The data from punishments of cops and teachers are similar. And I believe, for the individuals punished in schools, experience of detentions in school then criminalization by law enforcement, is causal. Children punished unfairly, provoked and punished for defending themselves, are more likely criminalized. These are kids used to unfair accusations. They are victim to stereotype threat, turn to “criminal” behaviors with others who accept them, learn means to defend themselves, and/or illegitimately gain access to what is denied them as punishment. They have to live with double standards which causes resentment. Many of these crimes will be victimless. But at worst, they become cold people who don't feel warmth unless they burn something.

And when I'm trying to touch on this in short, simple, reductive, hopefully nice ways, in public— I made hurtful mistakes.

We understand that when we talk about cops, all cops are bastards. When we talk about white privilege, we mean all who are white have privilege. Every white person's tempted to become bastards with that privilege. But it's not all white people are bastards like it is all cops.

Being white is not a choice, being a cop is a choice. He knows this, about racism. Not all white people are bastards, but it's easier for them to become bastards. Likewise, patriarchy doesn't mean all men are abusers. It means it's easier for them to become abusive. There are structures that enable them to get away with it. This doesn't mean everyone who can chooses to use them. (But most people learn micro-aggression, which must be unlearned.)

School to prison pipeline... is somewhat closer for teachers in culpability than being a man or being white. Like a cop, teaching is a job one can take or leave.

BUT IT IS ALL COPS. The reason why cops are all, it's actually quite hard to explain. I get why it troubles moderates to say all, because in most groups it's so rarely all, even when it is most. It's different for cops who are a military against their own people. They are never drafted, they always choose. That's why being a cop is choosing to take one side of a battle line drawn.

Teaching is a more necessary and benevolent profession in its ideal.
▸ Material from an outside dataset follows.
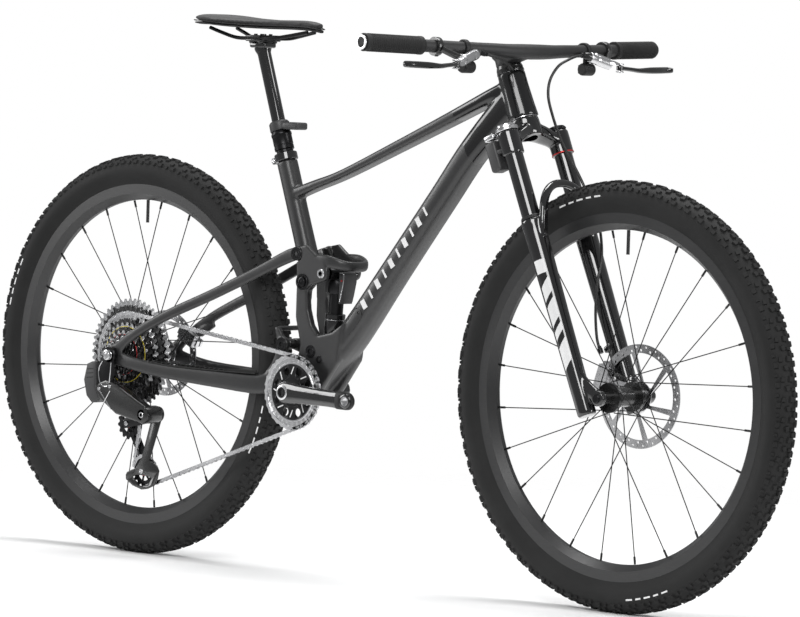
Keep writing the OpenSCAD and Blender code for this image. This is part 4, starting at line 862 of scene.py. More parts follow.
bm = bmesh.new()
low, high = -19, 19
outline_plate(bm, (
    at(link_rear, 0, 9.8), at(link_rear, 30, 7.2), at(link_low, 0, 9.8), at(link_low, 0, -9.8),
    at(link_low, -30, -7.4), at(link_rear, 0, -9.8)), low, high, 2)
button(bm, 10, low, high, link_low, soft=1)
lathe(bm, [[5.1, -34.2], [9, -34.2], [9.9, -33.2], [9.9, -22], [8.8, -18], [8.8, 18], [9.9, 22],
           [9.9, 33.2], [9, 34.2], [5.1, 34.2]], link_rear, Y_AXIS, 40)
fit(make("lower_rocker", bm, black_paint), "lower_link", "black_anodised", "lower_link")
bm = bmesh.new()
for side in (-1, 1):
    ring_band(bm, 9.0, 12.6, 0.9, at(link_rear, y=side * 47.4), soft=0.4)
    hex_bolt(bm, 8.6, at(link_rear, y=side * 46.8), Y_AXIS * side, 1.4, 0.5)
    ring_band(bm, 8.2, 12.2, 0.8, at(rocker_rear, y=side * 46.8), soft=0.4)
    hex_bolt(bm, 7.8, at(rocker_rear, y=side * 46.2), Y_AXIS * side, 1.2, 0.55)
fit(make("stay_bolts", bm, anodised), "swingarm", "black_steel")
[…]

They aren't military, and hopefully will not become it. (although extremists provoke, perhaps trying to make that happen.) Therefore, that choice of profession isn't a battle line. However, the collaboration of some schools with cops is foreboding. That line approaches us. It arrives when cops are posted in schools.

So it troubles me when I wonder how teachers can cope in such an abusive system. This teacher returns to staff the system he admits still gives him nightmares. This year, posts remind me, how my teachers yelled at kids who for some reason aren't supposed to be socializing while standing idle in a line.

I think other teachers are trying their best but responding poorly to the power struggle. These kids who have wounds of unfair treatment learn to be aggressive. This wounds a new teacher immediately. I think the major shortage shows that teachers mostly don't cope, they leave.

I just teachers are sort of... middle managers, maybe. Either benevolent or tyrannical, the manager and teacher both must control subordinates. It's just naturally an opportunistic position for petty tyrants.

Basically any kind of caring profession subjects us to accumulated apathy and bias. It's not that they're all just as much bastards as cops. It's the self-reproducing system producing a population that surveils itself and others. It provokes us to punish others, kinda doing part of the cop job for them.

I imagine the hope is maybe something like, a teacher punishes children for being loud. If their obedience is reinforced many times, they're trained to avoid a loud party, which would attract cops. (If they have that control over their environment.) This is protective as it is cruel.

These control operations are a replicating system. In the traditional nuclear family structure, this looks like: Boss yells at Dad, Dad takes it out on Mom. Mom passes this shit onto their kid, and sometimes uses Dad for “bad cop” as in, “just wait until your father gets home.” Kids bully their siblings and finally, the pets/animals are the bottom of the hierarchy. All this rage and unfair treatment ripples from families, to schools, jobs, governments. Teachers are just at nasty intersection of those ripples.

Of course you don't want to be lumped in. But lump uses you!

I hope this makes sense, I really don't want the cop/teacher comparison to stand unexplained.